Inside Alnwick Castle
Inside, Alnwick’s obvious serenity continues. The grounds are English-rose pretty – the lush lawns are as flat as bowling greens, and the towers and turrets as neat and un-craggy as architecture’s drawings.
And the orderliness doesn’t end there: Alnwick Castle’s State Rooms are also immaculate.
Candelabras glisten with the power of a thousand polishes; crystal glasses sparkle as if they were afraid of being ignored; white marble fireplaces stand as elegantly as Italian gentlemen; whilst the priceless works of Titan, Van Dyck, Turner and Dobson look jealously at the Louis XIV Cucci cabinets.
Add to that the Downtown Abbey costume displays, and its hard not to feel you should courtesy every time you walk into a new room.
Having said that, Alnwick Castle does know how to let its hair down and have some fun.
For kids, there is the brilliant Knight’s Quest (where young heroes can dress-up and battle for a place on the throne), as well as the fabulous Dragon Quest (where dark passages lure you deep into the dragon’s lair and along a series of puzzles and challenges).
Will you defeat the beast waiting at the end?
I’m afraid I can’t give you any helpful hints because I ran out of Dragon Quest giggling like a two-year-old after a hydraulic monster roared at me.
Epic muggle fail.
The castle also has a few museums and a small dungeon, as well as ‘broomstick training’ for Potter fans.
Best of all, broomstick training takes place on the exact spot where a young Daniel Radcliffe learnt to fly in Harry Potter and the Philosopher’s Stone.
O-M-G. Permission to lick the ground, granted.
Sadly, the rain put paid to any broomstick training on our visit. But we didn’t feel we’d missed out. No way.
Alnwick Castle has put a lot of effort (and money) into creating a magical experience for us muggles, come rain or shine.
This unique mix of innovation and tradition, along with the castle’s obvious beauty and grace, means that your spirits will fly high whatever the weather.

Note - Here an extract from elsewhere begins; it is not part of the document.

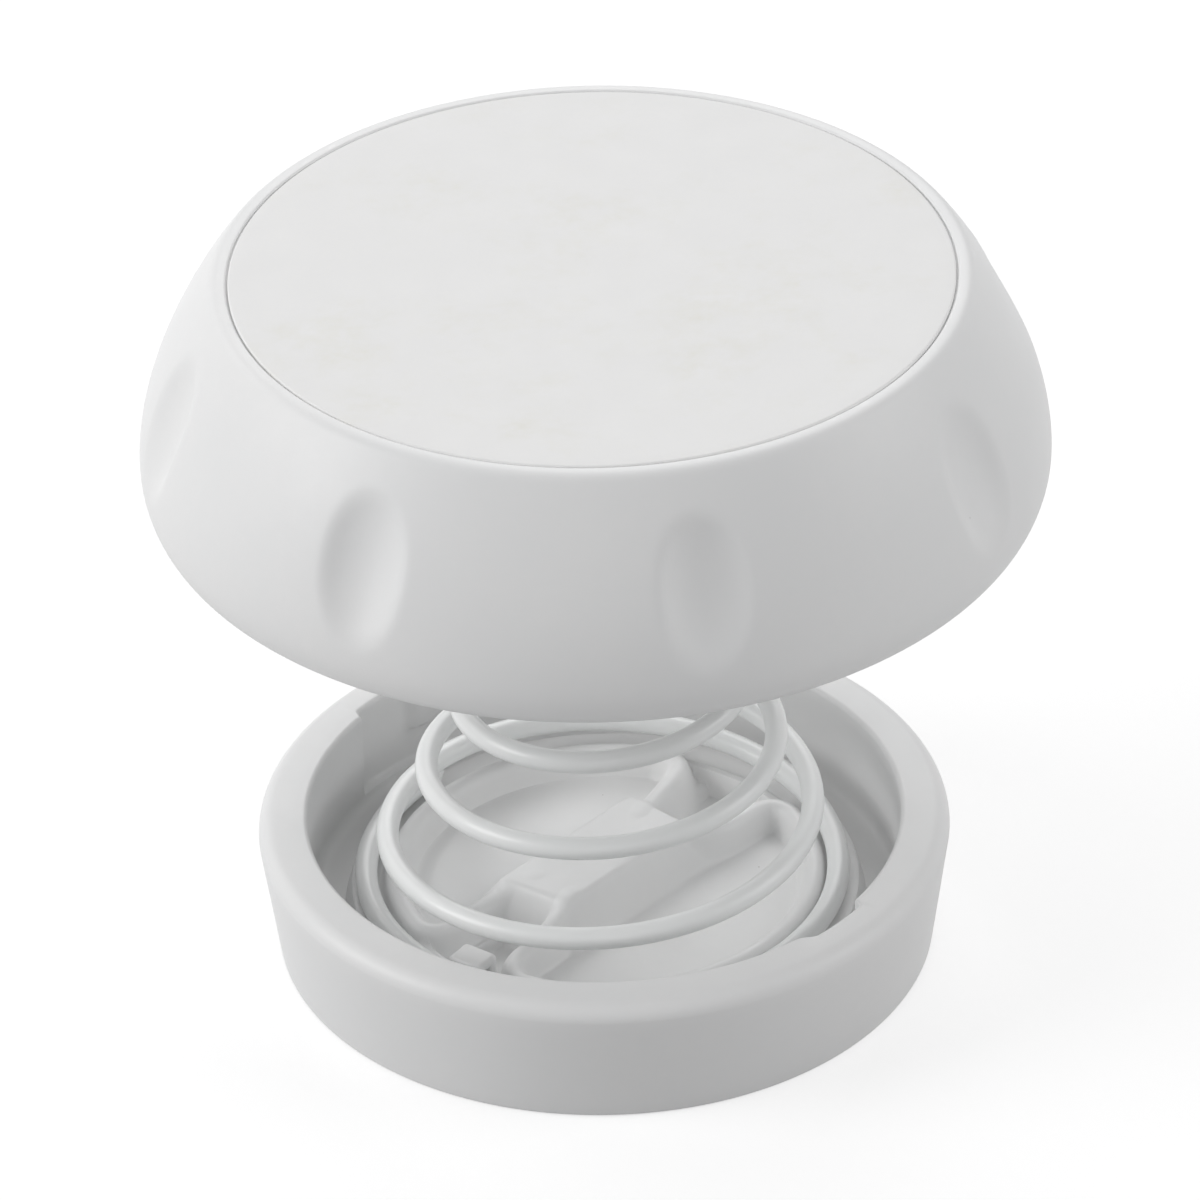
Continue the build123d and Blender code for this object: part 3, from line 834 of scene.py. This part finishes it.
def plated_steel():
    """Zinc-plated steel with fine turning marks."""
    f = Finish("plated_steel")
    tone = f.spread(f.noise(0.8, 4, 0.6), 0.3, 0.7, 0, 1)
    colour = f.mix_colour(tone, (0.54, 0.55, 0.57), (0.66, 0.66, 0.66))
    roughness = f.spread(f.noise(0.6, 4, 0.6), 0.3, 0.7, 0.29, 0.42)
    marks = f.bump(f.noise(0.15, 2, stretch=(0.2, 0.2, 1)), 0.008, 0.6)
    return f.finish(colour, roughness, marks, Metallic=1.0)


def paint(obj, material):
    """Gives the whole object one material."""
    obj.data.materials.clear()
    obj.data.materials.append(material)


# ------------------------------------------------------------------ floor, light and camera


def floor():
    """A plain pale floor, whose own colour brings the background to white."""
    half, level = FLOOR_HALF_SIDE, FLOOR_LEVEL * MM
    square = [(-half, -half, level), (half, -half, level), (half, half, level), (-half, half, level)]
    mesh = bpy.data.meshes.new("floor")
    mesh.from_pydata(square, [], [(0, 1, 2, 3)])
    obj = bpy.data.objects.new("floor", mesh)
    bpy.context.scene.collection.objects.link(obj)
    material = bpy.data.materials.new("floor")
    material.use_nodes = True
    tree = material.node_tree
    tree.nodes.clear()
    diffuse = tree.nodes.new("ShaderNodeBsdfDiffuse")
    diffuse.inputs["Color"].default_value = FLOOR_GREY
    glow = tree.nodes.new("ShaderNodeEmission")
    glow.inputs["Color"].default_value = WHITE_LIGHT
    tree.links.new(seen_directly(tree, FLOOR_GLOW), glow.inputs["Strength"])
    total = tree.nodes.new("ShaderNodeAddShader")
    out = tree.nodes.new("ShaderNodeOutputMaterial")
    tree.links.new(diffuse.outputs[0], total.inputs[0])
    tree.links.new(glow.outputs[0], total.inputs[1])
    tree.links.new(total.outputs[0], out.inputs["Surface"])
    mesh.materials.append(material)


def seen_directly(tree, share):
    """The share for camera, glossy and transmission rays, and 0 for all others."""
    path = tree.nodes.new("ShaderNodeLightPath")
    seen = path.outputs["Is Camera Ray"]
    for ray in ("Is Glossy Ray", "Is Transmission Ray"):
        either = tree.nodes.new("ShaderNodeMath")
        either.operation = "MAXIMUM"
        tree.links.new(seen, either.inputs[0])
        tree.links.new(path.outputs[ray], either.inputs[1])
        seen = either.outputs[0]
    scaled = tree.nodes.new("ShaderNodeMath")
    scaled.operation = "MULTIPLY"
    tree.links.new(seen, scaled.inputs[0])
    scaled.inputs[1].default_value = share
    return scaled.outputs[0]


def world():
    """Even studio light, with a white surround wherever it is seen."""
    made = bpy.data.worlds.new("studio")
    bpy.context.scene.world = made
    made.use_nodes = True
    tree = made.node_tree
    tree.nodes.clear()
    ambient = tree.nodes.new("ShaderNodeBackground")
    ambient.inputs["Color"].default_value = AMBIENT_COLOUR
    ambient.inputs["Strength"].default_value = AMBIENT_STRENGTH
    white = tree.nodes.new("ShaderNodeBackground")
    white.inputs["Color"].default_value = WHITE_LIGHT
    mix = tree.nodes.new("ShaderNodeMixShader")
    out = tree.nodes.new("ShaderNodeOutputWorld")
    tree.links.new(seen_directly(tree, 1.0), mix.inputs["Fac"])
    tree.links.new(ambient.outputs[0], mix.inputs[1])
    tree.links.new(white.outputs[0], mix.inputs[2])
    tree.links.new(mix.outputs[0], out.inputs["Surface"])


def softbox(name, position, size, power):
    """A round area light that faces the object."""
    light = bpy.data.lights.new(name, "AREA")
    light.shape = "DISK"
    light.size = size
    light.energy = power
    obj = bpy.data.objects.new(name, light)
    bpy.context.scene.collection.objects.link(obj)
    obj.location = position
    aim = Vector(LAMPS_AIM) - obj.location
    obj.rotation_mode = "QUATERNION"
    obj.rotation_quaternion = aim.to_track_quat("-Z", "Y")
    obj.visible_camera = False


def camera():
    """A long lens that looks down on the front of the object, rolled a little."""
    elevation, roll = math.radians(CAMERA_ELEVATION), math.radians(CAMERA_ROLL)
    back = Vector((0, -math.cos(elevation), math.sin(elevation)))
    level_right = Vector((1, 0, 0))
    level_up = back.cross(level_right)
    right = math.cos(roll) * level_right + math.sin(roll) * level_up
    up = math.cos(roll) * level_up - math.sin(roll) * level_right
    data = bpy.data.cameras.new("camera")
    data.lens = CAMERA_LENS
    data.sensor_width = 36
    data.clip_start = 0.01
    data.clip_end = 10
    obj = bpy.data.objects.new("camera", data)
    bpy.context.scene.collection.objects.link(obj)
    turn = Matrix((right, up, back)).transposed().to_4x4()
    place = (CAMERA_AIM_RIGHT * right + CAMERA_AIM_UP * up + CAMERA_DISTANCE * back) * MM
    obj.matrix_world = Matrix.Translation(place) @ turn
    bpy.context.scene.camera = obj


camera()
world()
floor()
for name, position, size, power in LAMPS:
    softbox(name, position, size, power)

# ------------------------------------------------------------------ assembly

WHITE = moulded_white()
INNER = inner_plastic()
STEEL = plated_steel()
FOAM = foam_adhesive()

cup = base_cup()
paint(cup, WHITE)
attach(cup, "base")
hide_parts("base_cup")

spring = conical_spring()
paint(spring, coated_wire())
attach(spring, "base")
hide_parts("conical_spring")
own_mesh(spring)

cap = cap_shell()
paint(cap, WHITE)
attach(cap, "cap")
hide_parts("cap_shell")

disc = strike_disc()
paint(disc, strike_elastomer())
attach(disc, "cap")
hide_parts("strike_disc")

CAD_FINISHES = {
    "mounting_pad": FOAM,
    "disc_adhesive": FOAM,
    "spring_collar": INNER,
    "latch_ring": INNER,
    "swivel_washer": STEEL,
    "shoulder_screw": STEEL,
    "latch_ring_screws": STEEL,
}
for node, finish in CAD_FINISHES.items():
    paint(frame["nodes"][node], finish)

bpy.context.scene.view_settings.view_transform = "Standard"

And you will go away, as we did, convinced that:
Magic isn’t only found in the pages of a book; it is there, waiting in every new destination.
The Sweet Deets: You’ll find the main ticket office along the gravel path opposite the Treehouse and facing the entrance to Alnwick Gardens. A ticket into Alnwick Castle costs £14.75 for adults and £7.20 for children aged 5 – 16 and gives you free admission for a year.
A ticket to Alnwick Gardens costs £12.10 for adults (summer price) and £4.40 for children (summer price). You can save a little more for both Alnwick Castle and Gardens if you book your tickets online.
Weekend opening times: 10:00am – 5:00pm
Disclosure We received complimentary tickets to Alnwick Castle thanks to Visit Northumberland. As always, this article is a true reflection of my opinion of my visit.